During a 1970 interview with Ray Connolly in London’s Evening Standard, Mitchell comments on American’s propensity to ruin the beauty of nature: “When I was in Hawaii, I arrived at the hotel at night and went straight to bed. When I woke up the next day, I looked out of the window and it was so beautiful, everything was so green and there were white birds flying around, and then I looked down and there was a great big parking lot. That’s what Americans do. They take the most beautiful parts of the continent and build hotels and put up posters and all of that and ruin it completely.”

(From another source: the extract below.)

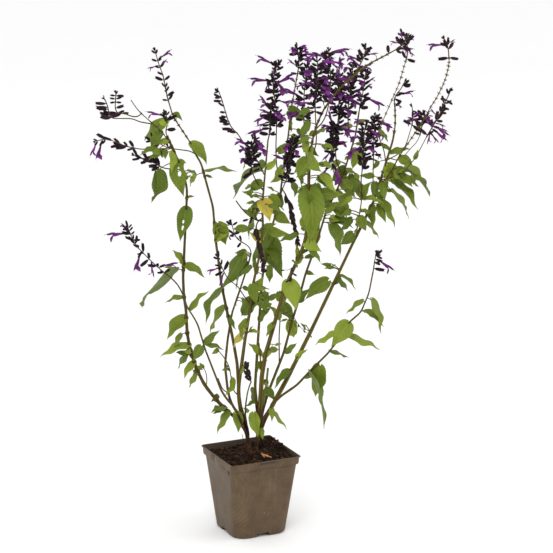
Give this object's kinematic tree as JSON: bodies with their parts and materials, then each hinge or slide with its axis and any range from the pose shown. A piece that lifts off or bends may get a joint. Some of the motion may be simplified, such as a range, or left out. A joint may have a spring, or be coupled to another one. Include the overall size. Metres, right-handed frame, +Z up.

In a couple of interviews in Canada from 2005, Mitchell reflects on the state of contemporary music and on selling your soul. On the first topic she says: “It’s contrived money music. You know, you hear young artists talking and they’re talking demographics. And I saw one girl, a fourteen-year-old, you know, with a brand new bosom and she shoved it at the camera and said, ‘I want to get my music to the world!’ you know? And I thought, There’s no muse in this. There’s a drive to be looked at, you know? So this is not—these are not creative people; these are created people.” On the second topic, Mitchell offers her candid and blunt wisdom: “I say to young people, well, do you want to be a star, or do you want to be an artist? And they go dink dink, they don’t know, and I say, you better know right now, because if you make any compromise, if you want to be an artist and they tell you do this, do that—you’re screwed, you sold your soul to the devil.”
The centerpiece of the book is Cameron Crowe’s never-before-published 1979 Rolling Stone interview with Mitchell. It’s a wide-ranging conversation that arrived after Mitchell had shunned the magazine for the previous eight years since they had published a sort of family tree illustration of the many lovers to whom Mitchell had been connected. She admired Crowe and the two became close friends after the interview. Almost every page of the interview shimmers with insight, and you can feel the ease and comfort with which the two converse. Early in the interview, Mitchell provides a memorable image of the evolution of artist, especially as seen from the perspective of the music business: “It’s typical in this society that is so conscious of being number one and winning; the most you can really get out of it is a four-year run, just the same as in the political arena. The first year, there’s the courtship prior to the election—prior to, say, the first platinum album. Then suddenly you become the king or queen of rock & roll. You have, possibly, one favorable year of office, and then they start to tear you down. So if your goals end at a platinum album or being king or queen of your idiom, when you inevitably come down from that office, you’re going to be heartbroken. Nobody likes to have less than what he had before. My goals have been to constantly remain interested in music. I see myself as a musical student. That’s why this project with Charles [Mingus] was such a great opportunity. Here was a chance to learn, from a legitimately great artist, about a brand new idiom that I had only been flirting with before.”
Joni on Joni gives us more opportunities to glimpse the many gem-like facets of Mitchell’s mind and art. It celebrates her wisdom, and it serves as a nice companion to a listening tour through her musical oeuvre.